PROBLEM TO SOLVE
Among the lines of data below, reproduce only those from the one with "grip_end = handle_end + forward * 4" through the one with "if empty is", exactly as they stand, both ends included.

RECORDED DATA
----
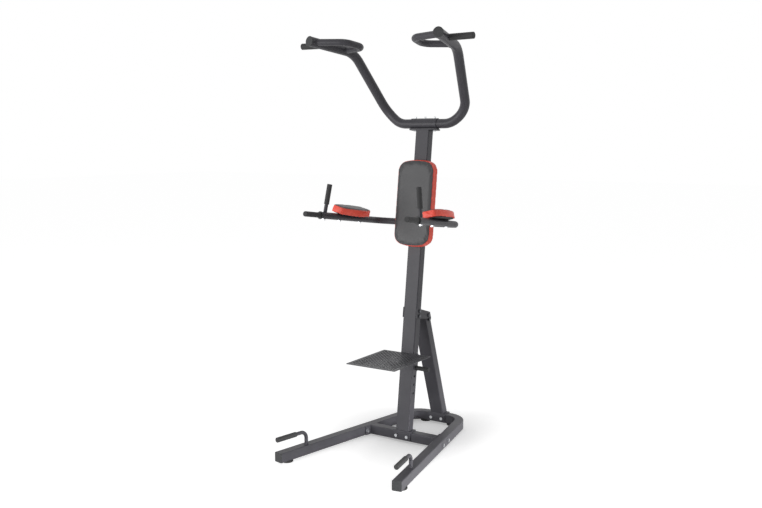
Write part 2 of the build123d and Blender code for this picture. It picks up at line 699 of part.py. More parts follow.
# ---------------------------------------------------------------- dip arms
arm_splay_tan = (arm_front_x - arm_rear_x) / arm_front_reach
plug_list = []
collars = []
post_bolts = []
armrest_bolts = []
for name, side in sides:
    arm_root = mirrored(on_column(post_width / 2 + arm_flange_thickness, 0, arm_height), side)
    arm_corner = mirrored(on_column(arm_rear_x, 0, arm_height), side)
    arm_front = mirrored(on_column(arm_front_x, -arm_front_reach, arm_height), side)
    arm_way = (arm_front - arm_corner).normalized()
    outward = Vector(side, 0, 0)
    arm_side = (outward - arm_way * outward.dot(arm_way)).normalized()

    post_seat = arm_front - arm_way * grip_post_setback
    roll = radians(grip_post_inward)
    post_way = (column_up * cos(roll) - arm_side * sin(roll)).normalized()
    rest_roll = radians(armrest_roll)
    rest_up = (column_up * cos(rest_roll) - arm_side * sin(rest_roll)).normalized()
    rest_middle = arm_front - arm_way * armrest_setback
    rest_side = rest_up.cross(arm_way)
    rest_centre = rest_middle + rest_side * (armrest_offset * (1 if rest_side.dot(outward) > 0 else -1))
    rest_bolt_seats = [rest_middle + arm_way * (s * armrest_bolt_spacing / 2) for s in (-1, 1)]

    with BuildPart() as arm:
        add(bent_tube([arm_root, arm_corner, arm_front], [arm_bend], arm_tube, arm_wall).part)
        with BuildSketch(Plane(origin=arm_root - outward * arm_flange_thickness, x_dir=column_back, z_dir=outward)):
            RectangleRounded(arm_flange_depth, arm_flange_height, 8)
        extrude(amount=arm_flange_thickness)
        add(bolt_holes(arm_bolt_stations, across, 2 * post_width), mode=Mode.SUBTRACT)
        add(bolt_holes([post_seat], post_way, arm_tube), mode=Mode.SUBTRACT)
        add(bolt_holes(rest_bolt_seats, rest_up, arm_tube), mode=Mode.SUBTRACT)
    save(arm, f"{name}_dip_arm")

    insert_radius = arm_tube / 2 - arm_wall - insert_clearance
    grip_tip = arm_front + arm_way * (front_grip_length + collar_thickness)
    with BuildPart() as front_handle:
        with BuildSketch(Plane(origin=arm_front, z_dir=-arm_way)):
            Circle(insert_radius)
            Circle(front_grip_tube / 2 - handle_wall, mode=Mode.SUBTRACT)
        extrude(amount=22)
        with BuildSketch(Plane(origin=arm_front, z_dir=arm_way)):
            Circle(front_grip_tube / 2)
            Circle(front_grip_tube / 2 - handle_wall, mode=Mode.SUBTRACT)
        extrude(amount=front_grip_length + collar_thickness - 4)
    save(front_handle, f"{name}_front_handle")
    with BuildPart() as collar:
        with BuildSketch(Plane(origin=arm_front, z_dir=arm_way)):
            Circle(collar_diameter / 2)
            Circle(front_grip_tube / 2 + tube_clearance, mode=Mode.SUBTRACT)
        extrude(amount=collar_thickness)
        fillet(collar.edges().group_by(SortBy.LENGTH)[-1], 2)
    collars.append(collar.part)
    grip_start = arm_front + arm_way * collar_thickness
    save(
        sleeve(grip_start, grip_tip, front_grip_tube + 2 * tube_clearance, front_grip_sleeve, closed=3.7),
        f"{name}_front_grip",
    )

    post_top = post_seat + post_way * (arm_tube / 2 + grip_post_length)
    with BuildPart() as grip_post:
        add(bent_tube([post_seat, post_top], None, post_tube, handle_wall).part)
        with BuildSketch(Plane(origin=post_seat, z_dir=post_way)):
            Circle(post_tube / 2)
            Circle(bolt_diameter / 2 + 0.1, mode=Mode.SUBTRACT)
        extrude(amount=arm_tube / 2 + 24)
        add(rod(arm_front + arm_way * 20, arm_front - arm_way * 90, arm_tube / 2 + tube_clearance), mode=Mode.SUBTRACT)
    save(grip_post, f"{name}_grip_post")
    sleeve_top = post_top + post_way * 4
    sleeve_foot = sleeve_top - post_way * grip_post_sleeve_length
    save(
        sleeve(sleeve_foot, sleeve_top, post_tube + 2 * tube_clearance, post_sleeve, closed=3.7),
        f"{name}_post_grip",
    )
    bolt_seat = post_seat - post_way * (arm_tube / 2 + 0.2)
    post_bolts.append(hex_bolt(bolt_seat, post_way, arm_tube + 16))

    rest_plane = Plane(origin=rest_centre + rest_up * (arm_tube / 2 + tube_clearance), x_dir=arm_way, z_dir=rest_up)
    half_length = armrest_length / 2
    half_end = armrest_end_width / 2
    half_width = armrest_width / 2
    for piece, low, thick in (
        ("armrest_board", 0, armrest_board),
        ("armrest_cushion", armrest_board, armrest_cushion),
    ):
        shrink = armrest_board_inset if piece == "armrest_board" else 0.0
        with BuildPart() as rest:
            with BuildSketch(rest_plane.offset(low)):
                with BuildLine():
                    ThreePointArc(
                        (-half_length + shrink, half_end - shrink),
                        (0, half_width - shrink),
                        (half_length - shrink, half_end - shrink),
                    )
                    Line((half_length - shrink, half_end - shrink), (half_length - shrink, -half_end + shrink))
                    ThreePointArc(
                        (half_length - shrink, -half_end + shrink),
                        (0, -half_width + shrink),
                        (-half_length + shrink, -half_end + shrink),
                    )
                    Line((-half_length + shrink, -half_end + shrink), (-half_length + shrink, half_end - shrink))
                make_face()
            extrude(amount=thick)
            corners = rest.edges().filter_by(lambda e: abs((e % 0.5).dot(rest_up)) > 0.99)
            fillet(corners, armrest_corner - shrink / 2)
            if piece == "armrest_board":
                add(bolt_holes(rest_bolt_seats, rest_up, 2 * arm_tube), mode=Mode.SUBTRACT)
            else:
                fillet(rest.faces().sort_by(Axis(rest_plane.origin, rest_up))[-1].edges(), 5)
        save(rest, f"{name}_{piece}")
    for seat in rest_bolt_seats:
        armrest_bolts.append(
            hex_bolt(
                seat - rest_up * (arm_tube / 2 + 0.2),
                rest_up,
                arm_tube + tube_clearance + armrest_board - 1,
            )
        )

save(group(collars), "front_grip_collars")
save(group(post_bolts), "grip_post_bolts")
save(group(armrest_bolts), "armrest_bolts")
flange_face = post_width / 2 + arm_flange_thickness
hex_nuts += bolted("dip_arm", [s + across * flange_face for s in arm_bolt_stations], -across, 2 * flange_face)
save(group(hex_nuts), "hex_nuts")

# ---------------------------------------------------------------- backrest
backrest_seat = Plane(
    origin=on_column(0, -post_depth / 2, backrest_middle), x_dir=(1, 0, 0), z_dir=-column_back
)
for name, low, thick, shrink in (
    ("backrest_board", 0, backrest_board, backrest_board_inset),
    ("backrest_cushion", backrest_board, backrest_cushion, 0.0),
):
    half_width = backrest_width / 2 - shrink
    half_height = backrest_height / 2 - shrink
    shoulder = half_height - backrest_crown
    with BuildPart() as backrest:
        with BuildSketch(backrest_seat.offset(low)):
            with BuildLine():
                ThreePointArc((-half_width, shoulder), (0, half_height), (half_width, shoulder))
                Line((half_width, shoulder), (half_width, -shoulder))
                ThreePointArc((half_width, -shoulder), (0, -half_height), (-half_width, -shoulder))
                Line((-half_width, -shoulder), (-half_width, shoulder))
            make_face()
        extrude(amount=thick)
        corners = backrest.edges().filter_by(lambda e: abs((e % 0.5).dot(column_back)) > 0.99)
        fillet(corners, backrest_corner - shrink / 2)
        if name == "backrest_board":
            add(bolt_holes(backrest_bolt_stations, column_back, 2 * post_depth), mode=Mode.SUBTRACT)
        else:
            fillet(backrest.faces().sort_by(Axis(backrest_seat.origin, -column_back))[-1].edges(), 6)
    save(backrest, name)
backrest_bolts = [hex_bolt(s, -column_back, post_depth + backrest_board - 1) for s in backrest_bolt_stations]
save(group(backrest_bolts), "backrest_bolts")

# ---------------------------------------------------------------- step
plate_rear = on_column(0, -post_depth / 2, (step_height - column_plane.origin.Z) / cos(radians(column_lean))).Y - 1
plate_front = plate_rear - step_depth
plate_middle = (plate_front + plate_rear) / 2
cell_x = (step_width - 2 * step_rim) / step_columns
cell_y = (step_depth - 2 * step_rim) / step_rows
wide = (cell_x - step_web) / 2
deep = (cell_y - step_web) / 2
with BuildPart() as step_plate:
    with BuildSketch(Plane(origin=(0, plate_middle, step_height - step_sheet))):
        RectangleRounded(step_width, step_depth, 6)
        for shift in (0, 0.5):
            columns = step_columns if shift == 0 else step_columns - 1
            rows = step_rows if shift == 0 else step_rows - 1
            with GridLocations(cell_x, cell_y, columns, rows):
                Polygon((-wide, 0), (0, -deep), (wide, 0), (0, deep), mode=Mode.SUBTRACT)
    extrude(amount=step_sheet)
save(step_plate, "step_plate")

carrier_foot = step_pin_up - 20
carrier_head = step_pin_up + step_drop - step_sheet - 2
carrier_bore_x = post_width + 2 * carrier_clearance
carrier_bore_y = post_depth + 2 * carrier_clearance
pin_station = step_pin_stations[0]
with BuildPart() as step_carrier:
    with BuildSketch(column_plane.offset(carrier_foot)):
        Rectangle(carrier_bore_x + 2 * step_carrier_sheet, carrier_bore_y + 2 * step_carrier_sheet)
        with Locations((0, post_depth / 2 + step_carrier_sheet)):
            Rectangle(2 * post_width, 2 * step_carrier_sheet + 8, mode=Mode.SUBTRACT)
    extrude(amount=carrier_head - carrier_foot)
    with BuildSketch(Plane.XY.offset(step_height - step_sheet)):
        Rectangle(2000, 3000)
    extrude(amount=100, mode=Mode.SUBTRACT)
    for side in (-1, 1):
        with BuildSketch(Plane(origin=(side * step_rib_spacing / 2, 0, 0), x_dir=(0, 1, 0), z_dir=(1, 0, 0))):
            with BuildLine():
                top = step_height - step_sheet
                Polyline(
                    (plate_rear, top),
                    (plate_rear, top - step_rib_height),
                    (plate_rear - step_rib_length, top - 8),
                    (plate_rear - step_rib_length, top),
                    close=True,
                )
            make_face()
        extrude(amount=step_carrier_sheet / 2, both=True)
    with BuildSketch(Plane(origin=(0, plate_rear, step_height - step_sheet), x_dir=(1, 0, 0), z_dir=(0, -1, 0))):
        with Locations((0, -step_rib_height / 2)):
            Rectangle(step_rib_spacing + step_carrier_sheet, step_rib_height)
    extrude(amount=step_carrier_sheet)
    with BuildSketch(column_plane.offset(carrier_foot)):
        Rectangle(carrier_bore_x, carrier_bore_y)
    extrude(amount=2 * step_drop, mode=Mode.SUBTRACT)
    add(
        rod(pin_station - across * 60, pin_station + across * 60, step_pin_diameter / 2 + hole_clearance),
        mode=Mode.SUBTRACT,
    )
save(step_carrier, "step_carrier")

peg_root = post_width / 2 + carrier_clearance + step_carrier_sheet
peg_end = peg_root + step_peg_length
save(
    group([rod(pin_station - across * (peg_end - 4), pin_station + across * (peg_end - 4), step_pin_diameter / 2)]),
    "step_cross_pin",
)
pegs = []
for side in (-1, 1):
    near = pin_station + across * (side * peg_root)
    far = pin_station + across * (side * peg_end)
    pegs.append(sleeve(near, far, step_pin_diameter + 2 * tube_clearance, step_peg_diameter, closed=3.7).part)
save(group(pegs), "step_pegs")

# ---------------------------------------------------------------- push-up handles
for name, side in sides:
    forward = mirrored(rail_back, side) * -1
    foot_y = base_front_y + handle_setback
    handle_foot = Vector(side * rail_x(foot_y), foot_y, rail_top)
    handle_bend_point = handle_foot + Vector(0, 0, handle_height)
    handle_end = handle_bend_point + forward * (handle_length - 4)
    save(
        bent_tube([handle_foot, handle_bend_point, handle_end], [handle_bend], handle_tube, handle_wall),
        f"{name}_push_up_handle",
    )
    grip_end = handle_end + forward * 4
    save(
        sleeve(
            grip_end - forward * handle_sleeve_length,
            grip_end,
            handle_tube + 2 * tube_clearance,
            handle_sleeve,
            closed=3.7,
        ),
        f"{name}_push_up_grip",
    )
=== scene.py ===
# %% [markdown]
# # Power tower: looks around the CAD frame
# The tower is a tree of steel tubes with padded rests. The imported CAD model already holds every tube,
# bolt and plate at its real place, so this lesson dresses it: each finish is built from shader nodes, the
# cushions are blown up as cloth, and small shop details such as weld beads are modelled on top.

import math

import bpy
import numpy as np
from mathutils import Matrix, Vector


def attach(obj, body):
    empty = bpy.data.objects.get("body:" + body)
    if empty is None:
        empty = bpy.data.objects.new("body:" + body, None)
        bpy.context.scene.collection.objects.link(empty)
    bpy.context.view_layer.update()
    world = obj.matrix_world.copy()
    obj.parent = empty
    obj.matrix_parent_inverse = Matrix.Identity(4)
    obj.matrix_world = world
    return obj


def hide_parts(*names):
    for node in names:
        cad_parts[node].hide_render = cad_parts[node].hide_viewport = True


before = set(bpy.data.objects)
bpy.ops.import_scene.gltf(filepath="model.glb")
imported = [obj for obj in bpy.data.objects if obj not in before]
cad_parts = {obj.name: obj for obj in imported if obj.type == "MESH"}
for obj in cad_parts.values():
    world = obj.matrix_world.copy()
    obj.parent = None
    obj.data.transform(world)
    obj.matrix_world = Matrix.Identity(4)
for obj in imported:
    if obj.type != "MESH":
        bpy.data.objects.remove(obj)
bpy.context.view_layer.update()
bpy.ops.object.select_all(action="DESELECT")
MM = 0.001
print("nodes in the frame:", len(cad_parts))

# %% [markdown]
# ## Camera
# A product shot is taken from a little above chest height and well off to one side, so that the front of
# the backrest and the outside of one rail both show. A camera that is turned and never shifted keeps its
# perspective in every other view.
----
CORRECT RESPONSE
    grip_end = handle_end + forward * 4
    save(
        sleeve(
            grip_end - forward * handle_sleeve_length,
            grip_end,
            handle_tube + 2 * tube_clearance,
            handle_sleeve,
            closed=3.7,
        ),
        f"{name}_push_up_grip",
    )
=== scene.py ===
# %% [markdown]
# # Power tower: looks around the CAD frame
# The tower is a tree of steel tubes with padded rests. The imported CAD model already holds every tube,
# bolt and plate at its real place, so this lesson dresses it: each finish is built from shader nodes, the
# cushions are blown up as cloth, and small shop details such as weld beads are modelled on top.

import math

import bpy
import numpy as np
from mathutils import Matrix, Vector


def attach(obj, body):
    empty = bpy.data.objects.get("body:" + body)
    if empty is None:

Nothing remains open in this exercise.